## Exercise instructions
Set down, exactly as written, only the lines starting with the one that holds "Continue the Blender" and ending with the one that holds "return forward, np.where(angle".
# Start of Recorded information
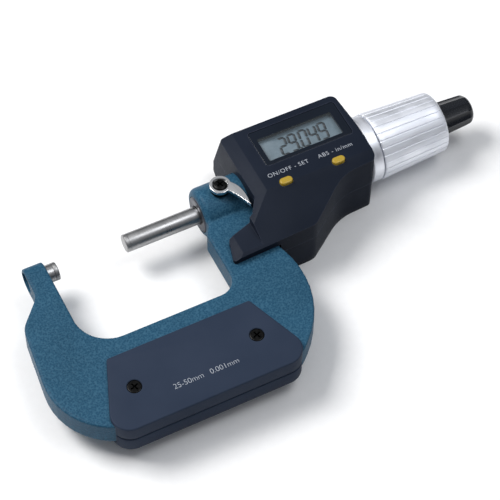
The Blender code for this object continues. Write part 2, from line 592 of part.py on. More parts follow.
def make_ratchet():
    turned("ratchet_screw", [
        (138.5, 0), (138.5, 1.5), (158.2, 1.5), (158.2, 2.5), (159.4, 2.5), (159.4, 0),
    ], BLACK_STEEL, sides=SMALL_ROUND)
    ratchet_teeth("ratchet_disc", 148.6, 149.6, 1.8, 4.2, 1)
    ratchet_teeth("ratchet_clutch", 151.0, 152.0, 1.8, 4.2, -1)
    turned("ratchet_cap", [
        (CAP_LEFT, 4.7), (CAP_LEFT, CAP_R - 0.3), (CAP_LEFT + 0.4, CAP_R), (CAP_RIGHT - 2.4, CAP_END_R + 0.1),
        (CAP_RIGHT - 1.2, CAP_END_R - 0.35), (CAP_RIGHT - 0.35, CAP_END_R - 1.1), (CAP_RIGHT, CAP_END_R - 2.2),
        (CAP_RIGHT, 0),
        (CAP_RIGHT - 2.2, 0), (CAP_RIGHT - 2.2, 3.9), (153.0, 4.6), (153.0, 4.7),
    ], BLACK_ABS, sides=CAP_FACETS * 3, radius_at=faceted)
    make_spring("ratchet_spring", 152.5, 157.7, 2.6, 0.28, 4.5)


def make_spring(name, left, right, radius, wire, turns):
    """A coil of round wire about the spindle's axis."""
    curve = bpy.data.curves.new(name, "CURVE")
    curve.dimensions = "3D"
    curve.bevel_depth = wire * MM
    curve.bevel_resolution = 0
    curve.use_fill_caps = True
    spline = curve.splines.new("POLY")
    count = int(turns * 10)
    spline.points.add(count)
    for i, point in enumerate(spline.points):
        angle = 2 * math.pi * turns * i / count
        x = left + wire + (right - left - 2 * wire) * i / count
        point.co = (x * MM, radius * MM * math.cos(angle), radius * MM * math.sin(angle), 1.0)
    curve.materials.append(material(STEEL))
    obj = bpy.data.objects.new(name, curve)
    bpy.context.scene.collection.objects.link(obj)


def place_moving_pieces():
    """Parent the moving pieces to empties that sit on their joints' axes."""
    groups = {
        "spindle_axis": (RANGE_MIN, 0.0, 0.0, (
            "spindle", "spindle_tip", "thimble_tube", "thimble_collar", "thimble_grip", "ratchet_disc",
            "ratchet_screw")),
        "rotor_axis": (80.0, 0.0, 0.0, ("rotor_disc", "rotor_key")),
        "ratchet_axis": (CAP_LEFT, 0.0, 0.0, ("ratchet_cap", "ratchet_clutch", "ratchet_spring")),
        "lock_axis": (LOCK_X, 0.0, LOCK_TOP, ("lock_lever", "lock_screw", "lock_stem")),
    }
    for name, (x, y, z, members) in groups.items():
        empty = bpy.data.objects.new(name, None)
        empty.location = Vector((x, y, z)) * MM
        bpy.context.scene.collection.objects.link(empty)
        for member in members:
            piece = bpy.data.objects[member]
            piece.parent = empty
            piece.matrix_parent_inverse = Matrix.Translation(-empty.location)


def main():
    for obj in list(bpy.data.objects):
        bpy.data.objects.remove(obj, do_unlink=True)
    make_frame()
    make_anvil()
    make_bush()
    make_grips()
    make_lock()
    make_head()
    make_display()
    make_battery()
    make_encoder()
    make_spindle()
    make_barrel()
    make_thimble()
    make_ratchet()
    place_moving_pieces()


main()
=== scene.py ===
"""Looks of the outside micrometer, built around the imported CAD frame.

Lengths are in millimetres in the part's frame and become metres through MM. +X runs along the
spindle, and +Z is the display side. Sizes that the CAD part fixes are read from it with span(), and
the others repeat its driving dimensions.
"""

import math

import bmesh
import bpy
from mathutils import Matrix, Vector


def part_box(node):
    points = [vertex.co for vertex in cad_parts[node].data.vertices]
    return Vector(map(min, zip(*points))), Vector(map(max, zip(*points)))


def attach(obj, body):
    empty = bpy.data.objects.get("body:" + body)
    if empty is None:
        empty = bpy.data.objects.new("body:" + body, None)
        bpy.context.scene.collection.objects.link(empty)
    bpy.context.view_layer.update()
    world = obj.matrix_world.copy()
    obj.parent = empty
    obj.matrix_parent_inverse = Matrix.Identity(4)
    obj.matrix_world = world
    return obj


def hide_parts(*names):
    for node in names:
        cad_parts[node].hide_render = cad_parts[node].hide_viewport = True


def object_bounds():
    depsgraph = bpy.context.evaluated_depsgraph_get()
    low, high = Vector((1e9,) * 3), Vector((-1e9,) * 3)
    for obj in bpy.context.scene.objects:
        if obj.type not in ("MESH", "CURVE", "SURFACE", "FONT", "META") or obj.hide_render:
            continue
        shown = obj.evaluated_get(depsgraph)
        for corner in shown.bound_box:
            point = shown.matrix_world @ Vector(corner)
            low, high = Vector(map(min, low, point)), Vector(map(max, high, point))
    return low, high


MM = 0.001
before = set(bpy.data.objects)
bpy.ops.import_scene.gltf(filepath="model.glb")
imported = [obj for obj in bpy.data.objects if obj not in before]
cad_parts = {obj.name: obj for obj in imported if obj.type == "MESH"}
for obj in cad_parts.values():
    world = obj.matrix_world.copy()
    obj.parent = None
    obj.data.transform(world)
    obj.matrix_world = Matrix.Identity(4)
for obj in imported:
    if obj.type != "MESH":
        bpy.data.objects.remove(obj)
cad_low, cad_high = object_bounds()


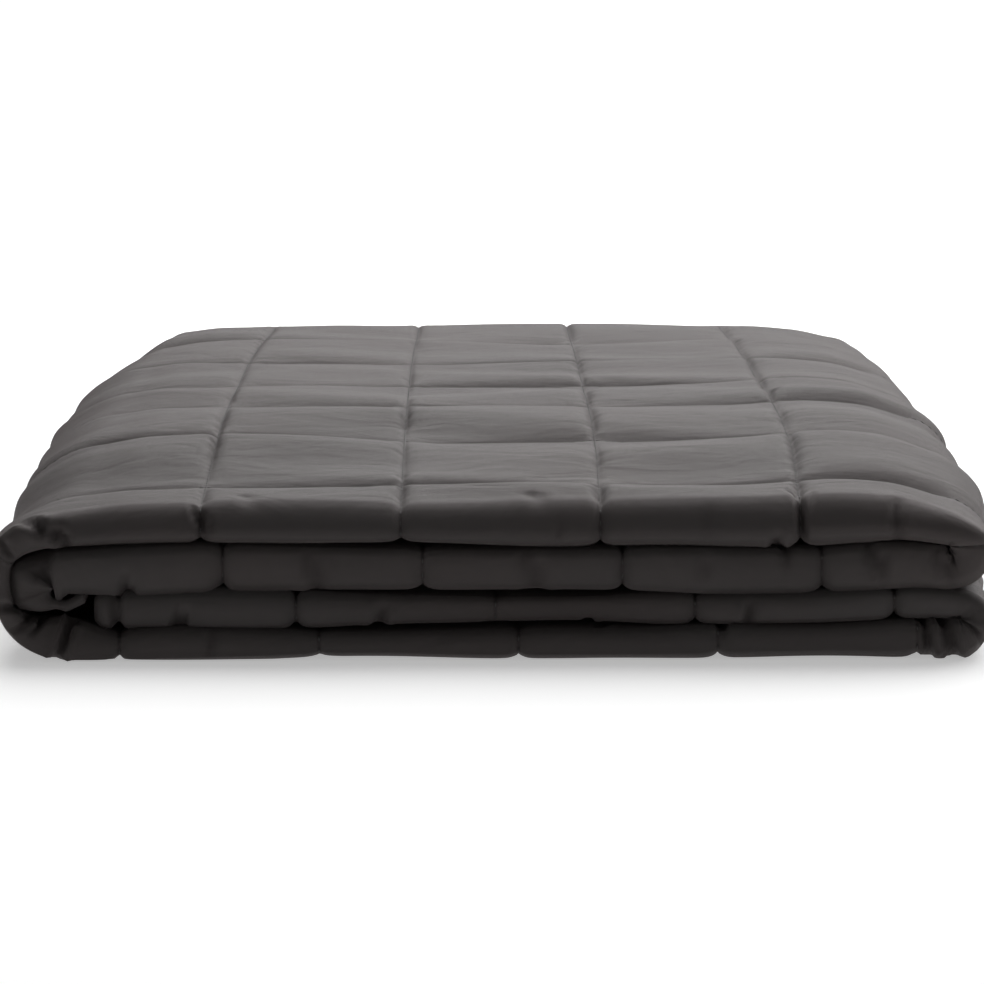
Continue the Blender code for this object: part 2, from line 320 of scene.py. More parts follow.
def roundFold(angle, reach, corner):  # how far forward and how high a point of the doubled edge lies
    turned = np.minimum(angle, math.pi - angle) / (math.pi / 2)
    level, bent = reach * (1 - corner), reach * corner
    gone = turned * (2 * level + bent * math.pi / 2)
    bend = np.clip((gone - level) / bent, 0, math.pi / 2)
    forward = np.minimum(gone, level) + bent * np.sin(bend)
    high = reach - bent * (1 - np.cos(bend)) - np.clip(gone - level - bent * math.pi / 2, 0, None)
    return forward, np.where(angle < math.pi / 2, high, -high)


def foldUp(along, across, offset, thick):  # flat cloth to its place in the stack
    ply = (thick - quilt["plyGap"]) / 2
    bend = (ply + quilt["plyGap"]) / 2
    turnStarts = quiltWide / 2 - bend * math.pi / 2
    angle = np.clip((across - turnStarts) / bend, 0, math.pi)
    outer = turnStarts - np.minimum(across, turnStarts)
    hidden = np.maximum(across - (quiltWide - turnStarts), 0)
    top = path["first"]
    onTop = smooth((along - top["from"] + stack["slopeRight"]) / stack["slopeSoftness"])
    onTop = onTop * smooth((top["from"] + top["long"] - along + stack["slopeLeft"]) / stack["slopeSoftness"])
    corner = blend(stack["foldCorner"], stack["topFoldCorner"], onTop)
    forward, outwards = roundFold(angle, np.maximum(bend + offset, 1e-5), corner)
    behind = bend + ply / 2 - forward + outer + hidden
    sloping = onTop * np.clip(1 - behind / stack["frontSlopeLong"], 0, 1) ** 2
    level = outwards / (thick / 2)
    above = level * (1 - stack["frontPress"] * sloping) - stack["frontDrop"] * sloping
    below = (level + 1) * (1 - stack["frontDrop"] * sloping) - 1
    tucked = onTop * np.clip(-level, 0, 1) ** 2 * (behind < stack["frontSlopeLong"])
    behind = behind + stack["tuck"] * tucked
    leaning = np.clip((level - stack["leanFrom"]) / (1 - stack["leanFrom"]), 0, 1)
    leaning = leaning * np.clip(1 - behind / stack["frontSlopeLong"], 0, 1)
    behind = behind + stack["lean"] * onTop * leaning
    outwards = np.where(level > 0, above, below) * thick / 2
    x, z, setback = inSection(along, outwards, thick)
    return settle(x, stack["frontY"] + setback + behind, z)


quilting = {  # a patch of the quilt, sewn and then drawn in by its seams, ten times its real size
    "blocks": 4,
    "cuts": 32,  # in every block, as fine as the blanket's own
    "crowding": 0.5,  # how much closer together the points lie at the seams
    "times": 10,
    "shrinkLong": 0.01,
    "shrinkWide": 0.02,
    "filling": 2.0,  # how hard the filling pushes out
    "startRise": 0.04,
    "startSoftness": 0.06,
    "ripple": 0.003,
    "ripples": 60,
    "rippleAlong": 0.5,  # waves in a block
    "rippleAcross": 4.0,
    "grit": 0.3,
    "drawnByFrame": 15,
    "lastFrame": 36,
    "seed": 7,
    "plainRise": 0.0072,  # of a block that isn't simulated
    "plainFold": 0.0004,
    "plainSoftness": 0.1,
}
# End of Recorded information
## Solved problem
Continue the Blender code for this object: part 2, from line 320 of scene.py. More parts follow.
def roundFold(angle, reach, corner):  # how far forward and how high a point of the doubled edge lies
    turned = np.minimum(angle, math.pi - angle) / (math.pi / 2)
    level, bent = reach * (1 - corner), reach * corner
    gone = turned * (2 * level + bent * math.pi / 2)
    bend = np.clip((gone - level) / bent, 0, math.pi / 2)
    forward = np.minimum(gone, level) + bent * np.sin(bend)
    high = reach - bent * (1 - np.cos(bend)) - np.clip(gone - level - bent * math.pi / 2, 0, None)
    return forward, np.where(angle < math.pi / 2, high, -high)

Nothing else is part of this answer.